Many of our members have written to us over the years that they feel the ACC Tournament has lost some of its excitement. Attendance has suffered in the early rounds, and what used to be an eight-team event where everyone had a chance is now a 15-team tournament where the first-round participants have little shot at even advancing to the finals.

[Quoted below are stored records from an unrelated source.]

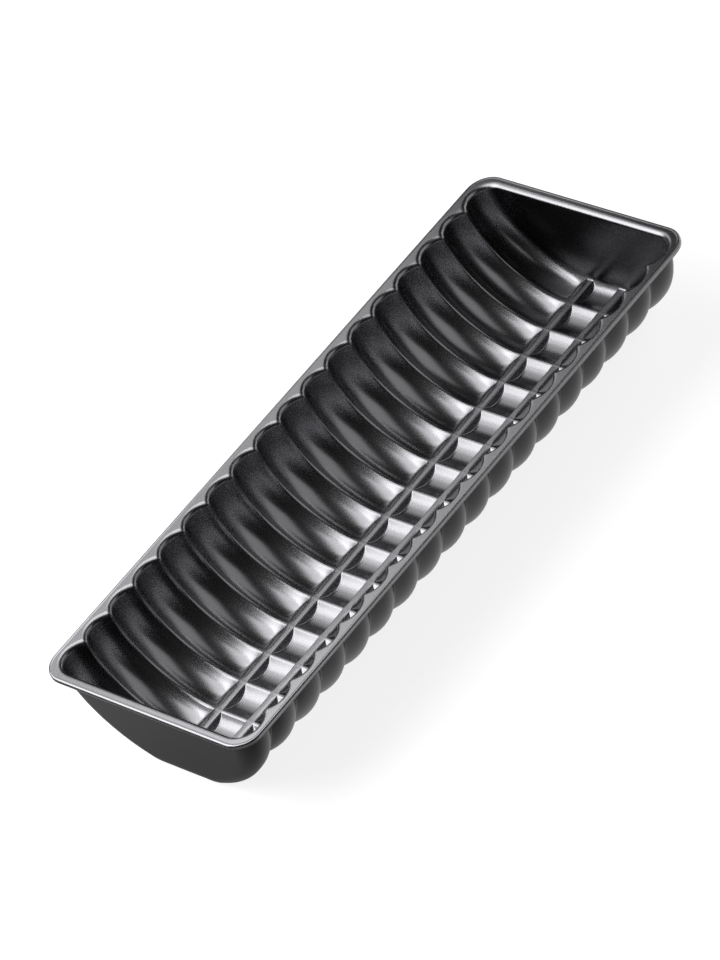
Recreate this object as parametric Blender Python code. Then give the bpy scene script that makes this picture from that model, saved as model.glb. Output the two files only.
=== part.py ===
"""Ridged loaf pan: one sheet of steel, drawn into a long fluted trough with a flat rim.

The pan stands on its flutes with the rim up. +X runs along it, +Y across it and +Z up,
and the origin lies under its middle, on the surface that it stands on.
Both skins of the sheet are built alike, row by row from end to end: the inner one has a
grow of 0, and the outer one a grow of the sheet's thickness.
"""
import math

import bmesh
import bpy

MM = 0.001

# The rim, measured over its outer edges. The bends are inside radii of the sheet.
LENGTH = 300.0 * MM
WIDTH = 115.0 * MM
HEIGHT = 45.5 * MM
RIM_CORNER = 10.8 * MM
SIDE_FLANGE = 8.4 * MM
END_FLANGE = 5.1 * MM
MOUTH_BEND = 0.5 * MM
EDGE_BEND = 0.2 * MM
EDGE_DROP = 1.9 * MM
SHEET = 0.6 * MM

# The trough: half a tube, fluted across from rim to rim, with its bottom flattened. The flutes
# are FLUTE_DEPTH deep at the mouth and FLOOR_DEPTH deep at the floor.
FLUTES = 18
FLATTENING = 2.0 * MM
FLUTE_DEPTH = 3.65 * MM
FLOOR_DEPTH = 2.8 * MM
MOUTH_CORNER = 8.4 * MM
END_FILLET = 5.0 * MM
END_DRAFT = math.radians(1.9)
SIDE_DRAW_IN = 1.0 * MM

# The two low ridges that run along the floor and bound its middle band. Their inner flanks are
# steep and their outer ones gentle; a run is a flank's width in plan.
RIDGE_SPACING = 17.85 * MM
RIDGE_TOP = 4.0 * MM
RIDGE_INNER_RUN = 1.4 * MM
RIDGE_OUTER_RUN = 3.0 * MM
RIDGE_HEIGHT = 2.8 * MM
RIDGE_END_HEIGHT = 2.4 * MM
FOOT_CLEARANCE = 1.0 * MM

# How finely the curves are divided.
FLUTE_STEPS = 5
SIDE_STEPS = 6
CORNER_STEPS = 4
BEND_STEPS = 2
RIM_CORNER_STEPS = 6

# What follows from the sizes above.
MOUTH_ROUND = MOUTH_BEND + SHEET
EDGE_ROUND = EDGE_BEND + SHEET
CUSP_HALF_WIDTH = WIDTH / 2 - SIDE_FLANGE
CREST_DROP = HEIGHT - SHEET - MOUTH_ROUND
CUSP_HALF_DEPTH = CREST_DROP + FLATTENING - FLOOR_DEPTH
END_WALL_X = LENGTH / 2 - END_FLANGE
END_CREST_X = END_WALL_X - MOUTH_CORNER
PITCH = 2 * END_CREST_X / (FLUTES - 1)
FLUTE_ROUND = ((PITCH / 2) ** 2 + FLUTE_DEPTH ** 2) / (2 * FLUTE_DEPTH)


def flute_arc(across, radius):
    """Height of a flute's arc over its centre, at a distance from the flute's middle plane."""
    return math.sqrt(radius ** 2 - across ** 2)


def flute_swell(across, grow):
    """How far a flute of either skin swells beyond the inner cusps."""
    radius = FLUTE_ROUND + grow
    swell = flute_arc(across, radius) - flute_arc(PITCH / 2, FLUTE_ROUND)
    # The middle facet stands in for the crest, so the arc is raised to level it with that.
    facet_loss = radius - flute_arc(PITCH / FLUTE_STEPS / 2, radius)
    facet_share = (1.0 - abs(across) / (PITCH / 2)) / (1.0 - 1.0 / FLUTE_STEPS)
    return swell + facet_loss * facet_share


def end_wall_x(drop):
    """Distance from the middle to the drafted end wall, at a depth below the mouth's bend."""
    return END_WALL_X - drop * math.tan(END_DRAFT)


def ridge_height(x):
    """Height of a ridge's top over the floor: tallest in the middle of the pan."""
    share = min(1.0, (x / END_CREST_X) ** 2)
    return RIDGE_HEIGHT + (RIDGE_END_HEIGHT - RIDGE_HEIGHT) * share


def make_rows():
    """Rows from one end to the other, each (x, across, turn, end).

    A trough row has a place x, a distance across from its flute's middle plane, and no turn.
    A row of an end's fillet has a turn, from 0 where the floor leaves the last crest to a
    right angle on the end wall, and an end, -1 or 1.
    """
    trough = []
    for flute in range(FLUTES):
        middle = (flute - (FLUTES - 1) / 2) * PITCH
        for step in range(FLUTE_STEPS):
            across = (step / FLUTE_STEPS - 0.5) * PITCH
            trough.append((middle + across, across, None, 0))
    # The end flutes run on to the end walls, so their outer halves give way to the fillets.
    first_kept = FLUTE_STEPS // 2 + 1
    trough = trough[first_kept:]
    trough = trough[:len(trough) - FLUTE_STEPS // 2]
    turns = [math.pi / 2 * step / CORNER_STEPS for step in range(CORNER_STEPS + 1)]
    near = [(-END_CREST_X, 0.0, turn, -1) for turn in reversed(turns)]
    far = [(END_CREST_X, 0.0, turn, 1) for turn in turns]
    return near + trough + far


def fillet_radius(angle):
    """Radius between the end flute and the end wall: large at the mouth, small at the floor."""
    return MOUTH_CORNER + (END_FILLET - MOUTH_CORNER) * math.sin(angle)


def row_swell(row, radius, grow):
    """How far a row swells beyond the inner cusps; radius is that of its end fillet."""
    _, across, turn, _ = row
    if turn is None:
        return flute_swell(across, grow)
    return FLUTE_DEPTH + grow - (radius + grow) * (1 - math.cos(turn))


def row_sink(row, radius, grow):
    """How far a row sinks below the inner cusps at the floor; radius is that of its end fillet."""
    _, across, turn, _ = row
    if turn is None:
        return grow + (flute_swell(across, grow) - grow) * FLOOR_DEPTH / FLUTE_DEPTH
    return FLOOR_DEPTH + grow - (radius + grow) * (1 - math.cos(turn))


def place(row, y, drop, radius, grow):
    """A point of a skin, y across and drop below the mouth's bend; radius is its fillet's."""
    x, _, turn, end = row
    if turn is not None:
        x = end * (end_wall_x(drop) - radius + (radius + grow) * math.sin(turn))
    return x, y, HEIGHT - MOUTH_ROUND - drop


def side_point(row, angle, grow):
    """A point of the curved wall, from angle 0 at the mouth to a right angle at the bottom."""
    radius = fillet_radius(angle)
    swell = row_swell(row, radius, grow)
    draw_in = SIDE_DRAW_IN * (row[0] / END_CREST_X) ** 2 * math.sin(2 * angle)
    y = (CUSP_HALF_WIDTH + swell) * math.cos(angle) - draw_in
    drop = (CUSP_HALF_DEPTH + row_sink(row, radius, grow)) * math.sin(angle)
    return place(row, y, drop, radius, grow)


def floor_point(row, y, ridge, grow):
    """A point of the level floor, or of the top of a ridge that stands ridge above it."""
    drop = CUSP_HALF_DEPTH + row_sink(row, END_FILLET, grow) - FLATTENING
    if ridge:
        crest_drop = CREST_DROP + grow
        if row[2] is not None:
            crest_drop -= (END_FILLET + grow) * (1 - math.cos(row[2]))
            ridge *= math.cos(row[2])
        drop = min(drop, crest_drop - ridge)
    return place(row, y, drop, END_FILLET, grow)


def flank(run, grow):
    """Distances of a flank's top and foot from the ridge's middle, on either skin."""
    lean = math.atan2(RIDGE_HEIGHT, run)
    top = RIDGE_TOP / 2 - grow * math.tan(lean / 2)
    return top, top + run


def section(row, grow):
    """Points of one row, from the mouth at +Y down across the floor and up to the mouth at -Y."""
    middle = RIDGE_SPACING / 2
    inner_top, inner_foot = flank(RIDGE_INNER_RUN, grow)
    outer_top, outer_foot = flank(RIDGE_OUTER_RUN, grow)
    half_width = CUSP_HALF_WIDTH + row_swell(row, END_FILLET, grow)
    half_depth = CUSP_HALF_DEPTH + row_sink(row, END_FILLET, grow)
    # The wall ends where it meets the level floor, and always outside the ridge's foot.
    floor_angle = math.asin(1.0 - FLATTENING / half_depth)
    foot_angle = math.acos((middle + outer_foot + FOOT_CLEARANCE) / half_width)
    last_angle = min(floor_angle, foot_angle)
    angles = [last_angle * step / SIDE_STEPS for step in range(SIDE_STEPS + 1)]
    lift = ridge_height(row[0])
    half = [side_point(row, angle, grow) for angle in angles]
    half.append(floor_point(row, middle + outer_foot, 0.0, grow))
    half.append(floor_point(row, middle + outer_top, lift, grow))
    half.append(floor_point(row, middle - inner_top, lift, grow))
    half.append(floor_point(row, middle - inner_foot, 0.0, grow))
    other = [(px, -py, pz) for px, py, pz in reversed(half)]
    return half + other


def join_rings(bm, inner, outer):
    """Quads between two closed rings with as many vertices."""
    count = len(inner)
    for index in range(count):
        following = (index + 1) % count
        bm.faces.new((inner[index], outer[index], outer[following], inner[following]))


def rim_ring(bm, inset, z):
    """A closed ring round the rim, inset from its outer edge, with a vertex at every cusp."""
    radius = RIM_CORNER - inset
    points = []
    for quarter in range(4):
        cx = (LENGTH / 2 - RIM_CORNER) * (1 if quarter in (0, 3) else -1)
        cy = (WIDTH / 2 - RIM_CORNER) * (1 if quarter in (0, 1) else -1)
        for step in range(RIM_CORNER_STEPS + 1):
            angle = math.pi / 2 * (quarter + step / RIM_CORNER_STEPS)
            points.append((cx + radius * math.cos(angle), cy + radius * math.sin(angle)))
        if quarter in (0, 2):
            way = -1 if quarter == 0 else 1
            y = -way * (WIDTH / 2 - inset)
            for flute in range(1, FLUTES):
                points.append((way * (flute - FLUTES / 2) * PITCH, y))
    return [bm.verts.new((px, py, z)) for px, py in points]


def ring_edges(bm, ring):
    """The edges of a closed ring, made where they are missing."""
    edges = []
    for index, vertex in enumerate(ring):
        pair = (vertex, ring[(index + 1) % len(ring)])
        edges.append(bm.edges.get(pair) or bm.edges.new(pair))
    return edges


def build_trough(bm, rows, grow):
    """The fluted skin with its two flat end walls; gives the ring of vertices round the mouth."""
    grid = [[bm.verts.new(point) for point in section(row, grow)] for row in rows]
    for here, there in zip(grid, grid[1:]):
        for index in range(len(here) - 1):
            bm.faces.new((here[index], here[index + 1], there[index + 1], there[index]))
    for wall in (grid[0], grid[-1]):
        for index in range(SIDE_STEPS):
            bm.faces.new((wall[index], wall[-1 - index], wall[-2 - index], wall[index + 1]))
        bm.faces.new(wall[SIDE_STEPS:-SIDE_STEPS])
    left = [line[0] for line in grid]
    right = [line[-1] for line in reversed(grid)]
    return left + right


def mouth_step(row, side, share, grow):
    """The step in plan that the mouth's bend has taken from a row's end, at a share of its width."""
    _, across, turn, end = row
    if turn is None:
        width = flute_arc(across, FLUTE_ROUND + MOUTH_ROUND) - flute_arc(across, FLUTE_ROUND + grow)
        return 0.0, side * width * share
    width = MOUTH_ROUND - grow
    return end * math.sin(turn) * width * share, side * math.cos(turn) * width * share


def build_mouth(bm, rows, ring, grow):
    """The bend from the trough's walls out to the flat rim; gives its outer ring."""
    ends = [(row, 1) for row in rows] + [(row, -1) for row in reversed(rows)]
    last = ring
    for step in range(1, BEND_STEPS + 1):
        angle = math.pi / 2 * step / BEND_STEPS
        z = HEIGHT - grow - (MOUTH_ROUND - grow) * (1 - math.sin(angle))
        bent = []
        for (row, side), vertex in zip(ends, ring):
            dx, dy = mouth_step(row, side, 1 - math.cos(angle), grow)
            bent.append(bm.verts.new((vertex.co.x + dx, vertex.co.y + dy, z)))
        join_rings(bm, last, bent)
        last = bent
    return last


def build_rim(bm, mouth, grow):
    """The flat rim from the mouth to its turned-down outer edge; gives the edge's lowest ring."""
    flat = rim_ring(bm, EDGE_ROUND, HEIGHT - grow)
    edges = ring_edges(bm, mouth) + ring_edges(bm, flat)
    bmesh.ops.triangle_fill(bm, use_beauty=True, edges=edges, normal=(0.0, 0.0, 1.0))
    last = flat
    for step in range(1, BEND_STEPS + 1):
        angle = math.pi / 2 * step / BEND_STEPS
        inset = EDGE_ROUND - (EDGE_ROUND - grow) * math.sin(angle)
        z = HEIGHT - grow - (EDGE_ROUND - grow) * (1 - math.cos(angle))
        ring = rim_ring(bm, inset, z)
        join_rings(bm, last, ring)
        last = ring
    lowest = rim_ring(bm, grow, HEIGHT - EDGE_DROP)
    join_rings(bm, last, lowest)
    return lowest


def build_skin(bm, grow):
    """One skin of the sheet, from the trough out to the rim's lower edge."""
    rows = make_rows()
    mouth = build_mouth(bm, rows, build_trough(bm, rows, grow), grow)
    return build_rim(bm, mouth, grow)


def make_coating():
    """Dark satin non-stick coating over the steel, the same inside and out."""
    material = bpy.data.materials.new("black_nonstick_coating")
    material.use_nodes = True
    shader = material.node_tree.nodes["Principled BSDF"]
    shader.inputs["Base Color"].default_value = (0.035, 0.035, 0.037, 1.0)
    shader.inputs["Metallic"].default_value = 0.6
    shader.inputs["Roughness"].default_value = 0.38
    return material


def build_pan():
    """The whole pan as one closed sheet."""
    bm = bmesh.new()
    join_rings(bm, build_skin(bm, 0.0), build_skin(bm, SHEET))
    bmesh.ops.recalc_face_normals(bm, faces=bm.faces[:])
    mesh = bpy.data.meshes.new("pan_body")
    bm.to_mesh(mesh)
    bm.free()
    mesh.materials.append(make_coating())
    mesh.shade_smooth()
    pan = bpy.data.objects.new("pan_body", mesh)
    bpy.context.collection.objects.link(pan)
    return pan


for old in list(bpy.data.objects):
    bpy.data.objects.remove(old)
build_pan()
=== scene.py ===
"""The looks of the ridged loaf pan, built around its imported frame.

The pan is one sheet of steel with a sprayed non-stick coating. Its top skin is modelled as one
slice, from crest to crest over one cusp, which Geometry Nodes repeat along the pan, and as one
end, which they place twice. The sheet's thickness is then given downwards.
"""
import logging
import math
from dataclasses import dataclass, field
from enum import Enum

import bmesh
import bpy
from mathutils import Matrix, Vector

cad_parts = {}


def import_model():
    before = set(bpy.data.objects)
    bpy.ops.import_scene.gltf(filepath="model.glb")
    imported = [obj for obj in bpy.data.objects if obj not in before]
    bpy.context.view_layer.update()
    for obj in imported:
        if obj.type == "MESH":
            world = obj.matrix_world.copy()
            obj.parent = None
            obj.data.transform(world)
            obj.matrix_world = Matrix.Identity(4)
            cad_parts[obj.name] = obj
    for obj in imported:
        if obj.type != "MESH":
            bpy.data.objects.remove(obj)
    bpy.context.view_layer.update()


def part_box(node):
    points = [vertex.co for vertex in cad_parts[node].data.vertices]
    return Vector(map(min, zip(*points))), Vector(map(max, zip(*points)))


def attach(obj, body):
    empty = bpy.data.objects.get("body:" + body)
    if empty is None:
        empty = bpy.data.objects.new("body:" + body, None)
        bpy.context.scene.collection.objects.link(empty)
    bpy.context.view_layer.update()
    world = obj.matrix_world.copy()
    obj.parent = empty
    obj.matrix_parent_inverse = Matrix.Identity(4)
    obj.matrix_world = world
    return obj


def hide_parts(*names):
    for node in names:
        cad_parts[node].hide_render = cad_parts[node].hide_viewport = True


MM = 0.001
# Points nearer to each other than these are one: within one skin, and between slices and ends.
SAME_POINT = 0.001 * MM
SEAM_GAP = 0.01 * MM
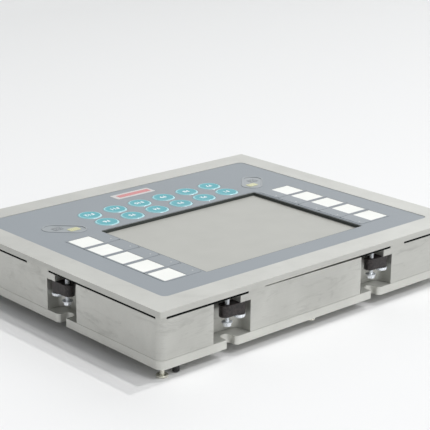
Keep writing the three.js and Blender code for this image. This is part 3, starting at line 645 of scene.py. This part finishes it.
# ---------- side keys and their labels ----------
for name in SIDE_KEYS:
    low, high = span(name)
    side = 1 if "right" in name else -1
    y = (low.y + high.y) / 2
    tile = prism(rounded(CELL_W, CELL_H, CELL_R, side * CELL_X, y), SIDE_KEY_BOTTOM, high.z)
    stem = circle(SIDE_STEM_R, side * SIDE_STEM_X, y, SMALL_ROUND)
    add(tile, prism(stem, low.z, SIDE_KEY_BOTTOM + STEM_ROOT))
    view = rounded(LABEL_W + 2 * GAP, LABEL_H + 2 * GAP, LABEL_R + GAP, side * LABEL_X, y)
    cut(tile, prism(view, SIDE_KEY_BOTTOM - CUT, high.z + CUT))
    soften(tile, 0.75, 4)
    # painted glint: the clear LED lens dot is painted pale grey to show the light it catches
    dot = lathe([(0, high.z - 0.3), (DOT_R, high.z - 0.3), (DOT_R, high.z - 0.02),
                 (0.8 * DOT_R, high.z + 0.02), (0.5 * DOT_R, high.z + 0.05), (0, high.z + 0.06)],
                n=20, cx=side * DOT_X, cy=y + DOT_UP)
    smooth(dot)
    paint(dot, NAME_LOOK)
    paint(tile, SIDE_KEY_LOOK)
    join(tile, [dot])
    finish_piece(tile, None, "side_key", name)

for side_name, side in (("left", -1), ("right", 1)):
    node = "label_strip_" + side_name
    low, high = span(node)
    strip = prism(rect(low.x, low.y, high.x, high.y), low.z, low.z + LABEL_BASE_T)
    for i in range(1, CELL_COUNT + 1):
        middle = centre(f"side_key_{side_name}_{i}")
        field = rounded(LABEL_W, LABEL_H, LABEL_R, side * LABEL_X, middle.y, 4)
        add(strip, prism(field, low.z, high.z))
    soften(strip, 0.12, 2)
    finish_piece(strip, LABEL_LOOK, "label_card", node)

# ---------- inserts and name plate ----------
for side_name, side in (("left", -1), ("right", 1)):
    node = "indicator_" + side_name
    low, high = span(node)
    insert = prism(insert_outline(side, 0), low.z, high.z)
    cut(insert, prism(insert_outline(side, -IND_RIM), high.z - IND_DISH, high.z + CUT))
    soften(insert, 0.55, 4)
    paint(insert, INDICATOR_LOOK)
    lens_x, lens_y = side * (IND_X - LENS_SHIFT), IND_Y + LENS_SHIFT
    lens_outline = rounded(LENS_W, LENS_H, LENS_R, lens_x, lens_y)
    lens = prism(lens_outline, low.z + 0.5, high.z - 0.2)
    soften(lens, 0.3, 3)
    paint(lens, YELLOW_LOOK)
    pane_x, pane_y = side * (IND_X + PANE_SHIFT), IND_Y - PANE_SHIFT
    pane_outline = rounded(PANE_W, PANE_H, PANE_R, pane_x, pane_y)
    pane = prism(pane_outline, high.z - 0.9, high.z - 0.4)
    soften(pane, 0.1, 2)
    paint(pane, WINDOW_LOOK)
    join(insert, [lens, pane])
    finish_piece(insert, None, "indicator", node)

low, high = span("name_plate")
name_plate = prism(rounded(NAME_W, NAME_H, NAME_R, 0, NAME_Y), low.z, high.z)
soften(name_plate, 0.15, 2)
paint(name_plate, NAME_LOOK)
bar = prism(rounded(BAR_W, BAR_H, BAR_R, BAR_X, NAME_Y), high.z - 0.2, high.z + 0.04)
paint(bar, RED_LOOK)
join(name_plate, [bar])
finish_piece(name_plate, None, "name_plate", "name_plate")

# ---------- function keys ----------
LEGEND_SIZE = 9.0


def legend(text, x, y, z):
    """Flat raised lettering centred on x, y."""
    curve = bpy.data.curves.new("legend", "FONT")
    curve.body = text
    curve.size = LEGEND_SIZE * MM
    curve.align_x = "CENTER"
    curve.align_y = "CENTER"
    curve.extrude = 0.08 * MM
    curve.offset = 0.22 * MM
    obj = bpy.data.objects.new("legend", curve)
    bpy.context.scene.collection.objects.link(obj)
    dg = bpy.context.evaluated_depsgraph_get()
    mesh = bpy.data.meshes.new_from_object(obj.evaluated_get(dg), depsgraph=dg)
    bpy.data.objects.remove(obj)
    mesh.transform(Matrix.Translation(Vector((x, y, z)) * MM))
    mesh.materials.clear()
    mesh.materials.append(LEGEND_LOOK)
    made = bpy.data.objects.new("legend", mesh)
    bpy.context.scene.collection.objects.link(made)
    return made


# the domed rim of a key: radius, and how far below its highest ring
KEY_DOME = ((15, 0.85), (14.93, 0.72), (14.7, 0.52), (14.2, 0.24), (13.6, 0.04), (13.1, 0),
            (12.4, 0.08), (11.6, 0.17), (10, 0.24), (5, 0.27), (0, 0.28))
RIM_FROM = 12.7  # faces further out than this get the rim's paler teal, partly print and partly painted highlight
for number, name in enumerate(KEYS, 1):
    low, high = span(name)
    middle = centre(name)
    top = high.z
    profile = [(0, low.z), (KEY_STEM_R - 0.3, low.z), (KEY_STEM_R, low.z + 0.3),
               (KEY_STEM_R, KEY_BOTTOM), (KEY_R - 0.2, KEY_BOTTOM), (KEY_R, KEY_BOTTOM + 0.2)]
    profile += [(r, top - down) for r, down in KEY_DOME]
    cap = lathe(profile, cx=middle.x, cy=middle.y, n=64)
    smooth(cap, 40)
    paint(cap, KEY_LOOK)
    cap.data.materials.append(KEY_RIM_PRINT_AND_HIGHLIGHT_LOOK)
    for face in cap.data.polygons:
        out = (face.center / MM - middle).to_2d().length
        if out > RIM_FROM:
            face.material_index = 1
    join(cap, [legend(f"F{number}", middle.x, middle.y - 1.5, top - 0.24)])
    finish_piece(cap, None, "function_key", name)

# ---------- housing frame ----------
bulge = rect(-POCKET_BACK, WALL / 2, POCKET_L + POCKET_BACK, POCKET_D + POCKET_BACK)
housing = prism(rounded(HOUSE_W, HOUSE_H, HOUSE_R), SEAM_Z, HOUSE_TOP)
inner = rounded(HOUSE_W - 2 * WALL, HOUSE_H - 2 * WALL, INNER_R)
cut(housing, prism(inner, SEAM_Z - CUT, HOUSE_TOP + CUT))


def ring(inset):
    return rounded(HOUSE_W - 2 * inset, HOUSE_H - 2 * inset, HOUSE_R - inset)


def along_x(wall):
    return wall in ("top", "bottom")


def corner_squares(size):
    """The four corner squares of the housing's outline."""
    return [rect(min(sx * WALL_X, sx * (WALL_X - size)), min(sy * WALL_Y, sy * (WALL_Y - size)),
                 max(sx * WALL_X, sx * (WALL_X - size)), max(sy * WALL_Y, sy * (WALL_Y - size)))
            for sx in (-1, 1) for sy in (-1, 1)]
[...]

Last week, we asked our readers for their suggestions on how to Make the ACC Tournament Great Again. Through Twitter and submissions on the website, here are the top responses:
“Make the regular season more valuable by only inviting the top eight teams. A three-day tournament is plenty AND those schools get rewarded by a bigger allotment of tickets than when diluted as they are now with 15 teams. Play the championship game early enough on Saturday so that fans can GO HOME when the game ends, saving money instead of another hotel night. Until the conference office starts to put as much attention and care for the fans buying tickets and traveling as they do for the stay-at-home TV audience, the attendance will suffer. I continue to turn down tickets because of costs, even though I could get the days off. I’m sure lots of others are picking their sofas and HD TVs over actual attendance for the same reason.” — Perry
“Only take the top 12 teams and don’t start until Thursday. 5 v. 12, 6 v. 11, 7 v. 10, 8 v. 9 on Day 1. Top four getting byes.” — Eric
“A five-day tournament is just too long. I would bring only eight teams to a single site to play a three-day tournament with quarterfinals on Friday, semis on Saturday and final on Sunday. With a 15-team league, I would accomplish this by holding a first round on Tuesday night with the regular-season champ earning a bye and the remaining 14 teams playing for the right to advance to the main tournament. The lower-seeded team would play on the home court of the higher-seeded team, which would be most helpful in addressing travel and attendance concerns.” — Dave
“Play it in NC every year and in Charlotte because it is a central location and has no specific related team. Every team would have to travel, and Charlotte can handle the crowds. It’s also a great host city. It would be nice to have a permanent location or for 5-10 years to start.” — William
“Bring back Maryland and only let the original eight teams play. Do it in Greensboro. The tourney is so weak now. Not interesting.” — JD
“I’d like to see the conference add a 16th team so we could divide competition into four ‘pods’: a Northern group of Boston College/Syracuse/Pitt/Notre Dame, a Middle group of Virginia/Virginia Tech/Louisville/a new conference member, a Carolina group of UNC/NC State/Duke/Wake Forest and a Southern group of Clemson/Georgia Tech/Florida State/Miami. After a reworked conference schedule of 18 games (playing each of your pod twice and everyone else once each year), the conference tournament would consist of two eight-team tournaments with the Northern/Mid and the Carolina/Southern teams meeting, seeding based on conference record or head-to-head between the pods. These could be staged in the geographical areas of the pods associated with that particular tournament. This would culminate with a league championship between the two tournament winners meeting on either Selection Sunday or the Saturday before to crown the ACC champion. That system would bring back the intimacy of the eight-team competition of the past yet give all 16 members exposure and a greater chance to win the conference championship. It would also bring back important rivalries that have been destroyed due to conference expansion yet give everyone the chance to play each other every year.” — DB
“1. No double-byes.
2. Split into two weekends.
3. First weekend is split into two sites: Northern and Southern.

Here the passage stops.